The £450,000 cap has not risen since LISA launch in 2017 and is increasingly tight in London and the South East. If your likely purchase price is around that level, layer in an S&S ISA alongside as a top-up — the ISA money is unrestricted on use.
Decision tree
A simplified flow for choosing between the three:
- First home in next 5–10 years + earning < £50k? → LISA first, up to £4,000. Then S&S ISA for any extra deposit savings.
- Higher-rate now + retirement 30+ years away? → SIPP first to capture 40% relief; LISA secondary for first-home optionality if under 40.
- Flexibility / early-retirement bridge / unsure?→ S&S ISA for the core, smaller SIPP for the tax efficiency.
- Estate likely to exceed nil-rate bands? → ISA-heavy mix; spend SIPP through retirement to keep it out of the IHT estate.
- Non-earner / stay-at-home parent?→ LISA + £2,880 SIPP cap + S&S ISA — all three still permitted.
In practice the answer for engaged savers is rarely binary — it is almost always a deliberate split, with the weights adjusted as life stage and tax band shift.
Stacking strategy — up to £80,000/yr of tax-efficient saving
The three wrappers stack rather than compete. For a high-earning under-40 with cashflow to match, the annual ceilings combine to a serious tax-efficient envelope:
- SIPP annual allowance: £60,000 (or up to relevant earnings, whichever is lower; tapered above £260,000)
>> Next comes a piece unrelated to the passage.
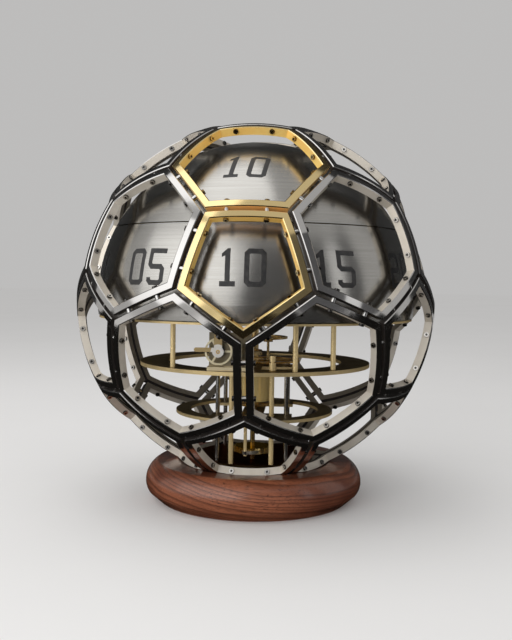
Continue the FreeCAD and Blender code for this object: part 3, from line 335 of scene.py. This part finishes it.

- ISA total allowance: £20,000 — of which up to £4,000can be LISA and the rest S&S / cash / IFISA
- Total annual envelope: up to £80,000 per individual
- For a couple: double everything — up to £160,000/yr combined
Carry-forward of unused SIPP allowance from the previous three tax years can push the single-year SIPP figure substantially higher in catch-up years. Few savers can fill all of this — but the structure means most engaged UK savers will never run out of tax-advantaged headroom regardless of how aggressively they save.